With the introduction of the new curriculum, the use of levels to assess pupil progress has been removed.  The DfE have given schools the freedom to introduce their own approaches to formative assessment that best suits their school and curriculum. We see this as an exciting opportunity to develop a robust system of tracking progress across the whole curriculum.

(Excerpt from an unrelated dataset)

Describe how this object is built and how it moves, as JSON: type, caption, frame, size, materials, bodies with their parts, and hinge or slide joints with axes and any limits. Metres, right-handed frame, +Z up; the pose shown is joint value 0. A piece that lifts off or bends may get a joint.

Please be aware that Years 2 and 6 will continue to be assessed using levels for this year only (2014-15) as directed by the DfE. Other year groups will be assessed without levels.

The main changes   

The table below summarises the main changes in the core subjects.

Subject What’s new?
English
  • Stronger emphasis on vocabulary development, grammar, punctuation and spelling (for example, the use of commas and apostrophes will be taught in KS1)
  • Handwriting (not currently assessed under the national curriculum) is expected to be fluent, legible and speedy
Spoken English has a greater emphasis, with children to be taught debating  and presenting skills.
Maths
  • Five-year-olds will be expected to learn to count up to 100(compared to 20 under the current curriculum) and learn number bonds to 20 (currently up to 10)
  • Simple fractions (1/4 and 1/2) will be taught from KS1, and by the end of primary school, children should be able to convert decimal fractions to simple fractions (e.g. 0.375 = 3/8)
  • By the age of nine, children will be expected to know times tables up to 12×12 (currently 10×10 by the end of primary school)
Calculators will not be introduced until near the end of KS2, to encourage mental arithmetic.
Science
  • Strong focus on scientific knowledge and language, rather than understanding the nature and methods of science in abstract terms
  • Evolution will be taught in primary schools for the first time
Non-core subjects like caring for animals will be replaced by topics like the human circulatory system
Design & technology
  • Design and Technology has become more important in  the new curriculum, setting children on the path to becoming the designers and engineers of the future
  • More sophisticated use of design equipment such as electronics and robotics
In KS2, children will learn about how key events and individuals in design and technology have shaped the world.
Computing
  • Computing replaces Information and Communication Technology (ICT), with a greater focus on programming rather than on operating programs
  • From age five, children will learn to write and test simple programs, and to organise, store and retrieve data
  • From seven, they will be taught to understand computer networks, including the internet
Internet safety – currently only taught from 11-16 – will be taught in primary schools
Languages Currently not statutory, a modern foreign language or ancient language (Latin or Greek) will be mandatory in KS2. Children will be expected to master basic grammar and accurate pronunciation and to converse, present, read and write in the language

In order to prepare pupils for the more ambitious end of year expectations in English, Mathematics and Science, as set out in the new curriculum, teachers at Charter Primary will amend their delivery of the programmes of study detailed above as is appropriate. New programmes of study for English, Mathematics and Science will be adopted in full from September 2014, in line with guidance from the Department for Education.

 

Reading Schemes :

We do not use one particular scheme . Your child will carefully work through a set of banded books. Home readers can be chosen from a wide choice of books.

 

Phonics :

We use 'Jolly Phonics' and 'Floppy Phonics' in Key Stage 1 to support phonic aquisition. 

 

During normal school hours children may not always be taught on the school site.
They will be taken offsite on occasions for educational visits.